*GOAL*.
Reproduce all of the material word for word.
Start DATA LINES
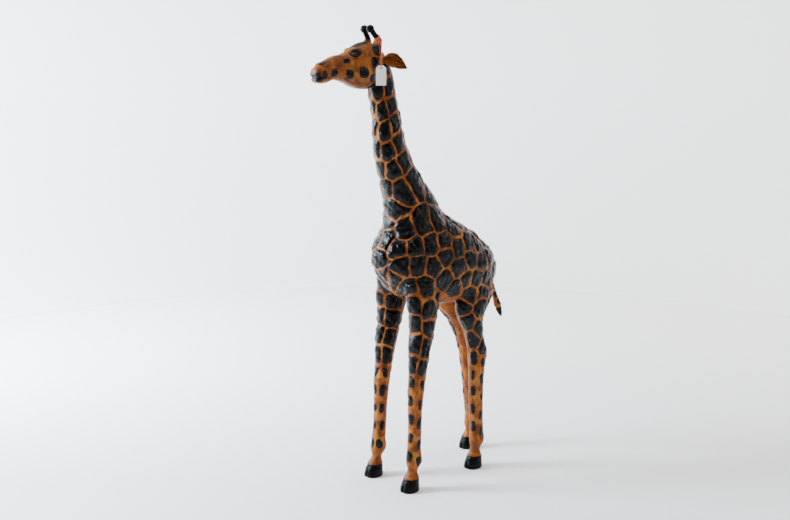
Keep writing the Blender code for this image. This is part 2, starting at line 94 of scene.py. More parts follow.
# Legs, as if standing square: height, x and y of the middle, half depth, half width
FRONT_LEG = (
    (0.043, 0.0965, -0.162, 0.0265, 0.0245),
    (0.068, 0.0955, -0.156, 0.0165, 0.0155),
    (0.095, 0.0945, -0.149, 0.0265, 0.0240),
    (0.130, 0.0935, -0.148, 0.0240, 0.0215),
    (0.190, 0.0920, -0.144, 0.0225, 0.0205),
    (0.272, 0.0905, -0.141, 0.0240, 0.0220),
    (0.333, 0.0895, -0.137, 0.0275, 0.0255),
    (0.393, 0.0880, -0.129, 0.0300, 0.0270),
    (0.473, 0.0860, -0.119, 0.0380, 0.0320),
    (0.552, 0.0830, -0.104, 0.0445, 0.0370),
    (0.620, 0.0790, -0.098, 0.0570, 0.0400),
    (0.690, 0.0680, -0.100, 0.0600, 0.0380),
)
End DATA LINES
*RESULT FOR THIS TASK*.
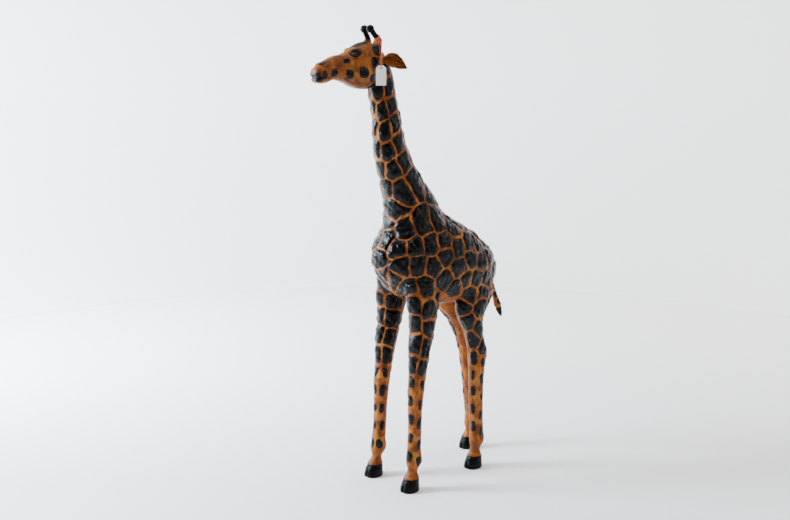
Keep writing the Blender code for this image. This is part 2, starting at line 94 of scene.py. More parts follow.
# Legs, as if standing square: height, x and y of the middle, half depth, half width
FRONT_LEG = (
    (0.043, 0.0965, -0.162, 0.0265, 0.0245),
    (0.068, 0.0955, -0.156, 0.0165, 0.0155),
    (0.095, 0.0945, -0.149, 0.0265, 0.0240),
    (0.130, 0.0935, -0.148, 0.0240, 0.0215),
    (0.190, 0.0920, -0.144, 0.0225, 0.0205),
    (0.272, 0.0905, -0.141, 0.0240, 0.0220),
    (0.333, 0.0895, -0.137, 0.0275, 0.0255),
    (0.393, 0.0880, -0.129, 0.0300, 0.0270),
    (0.473, 0.0860, -0.119, 0.0380, 0.0320),
    (0.552, 0.0830, -0.104, 0.0445, 0.0370),
    (0.620, 0.0790, -0.098, 0.0570, 0.0400),
    (0.690, 0.0680, -0.100, 0.0600, 0.0380),
)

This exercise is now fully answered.